That's a tough right/wrong question, especially since I think it's human nature to respond the way you're responding. But just because something is human nature doesn't make it right.
I do the same thing, to the extent that I can, with various groups. I'm actually a lesbian, but I don't generally fool with other gays and lesbians because my experience is they expect you to be stereotypical and it's hard to fit in or be accepted if you're not. A lot of LGBT spaces/environments are also just too culturally white for me, personally, and I'm not white. So, that's more awkwardness and not fitting in on top of not being stereotypical enough. That's just one example--there are many others.

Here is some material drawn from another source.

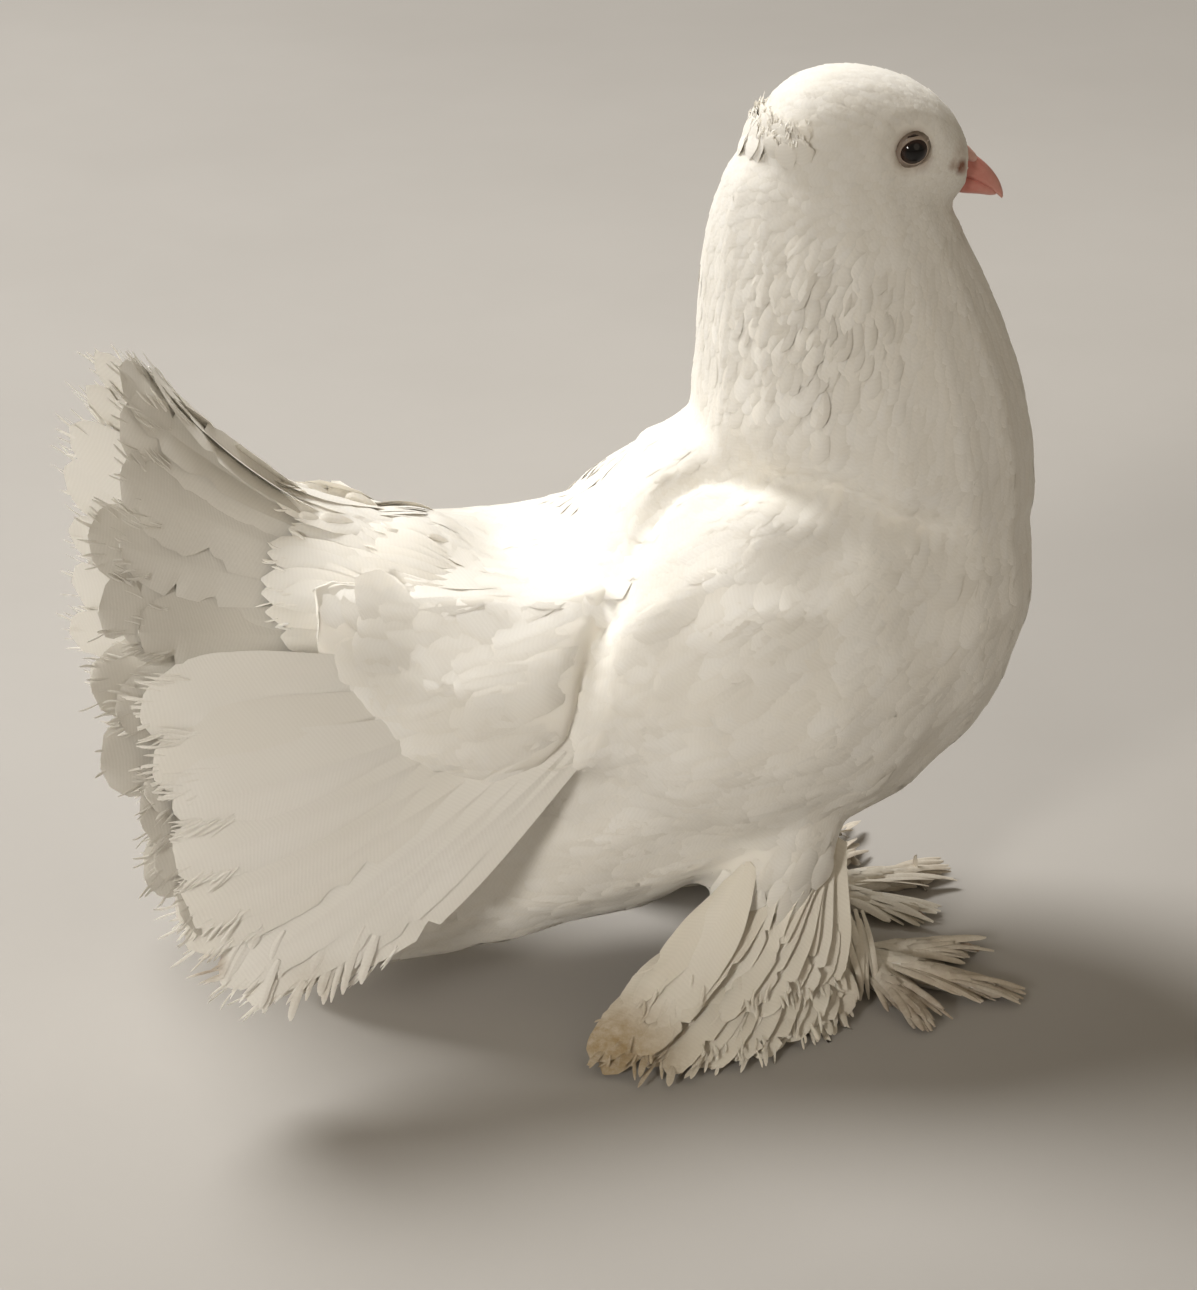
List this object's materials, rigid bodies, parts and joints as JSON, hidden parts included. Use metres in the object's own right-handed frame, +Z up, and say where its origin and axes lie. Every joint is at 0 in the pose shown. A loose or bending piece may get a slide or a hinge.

Trying to lose weight and eat better is hard when you're around other big people who don't have that same mindset because they're still doing things you're trying not to do and they don't really respect what you're trying to do enough to not tempt you. And I'm not saying they should change; it's all their choice. And I never give thin people a pass or act like they're more accepting, because the truth is that before you started on this path they were probably judging you similarly to how you're judging the overweight people you're talking about, and will continue to judge your weight and discipline to some degree until you finally meet their standards. They just are not sharing these judgments with you.
So, that's one thing to understand about this--thin people suck just as much as overweight people, just in a different way. And that's really how I look at people--we're all azzes, just some of us are similarly based on what groups we belong to whereas others are a different type of azz depending on what group(s) they belong to. I guess this is at least partially why I don't trust people and don't really have any friends. But I'm good with that.
I guess my point is it's just people, not only specific groups of people.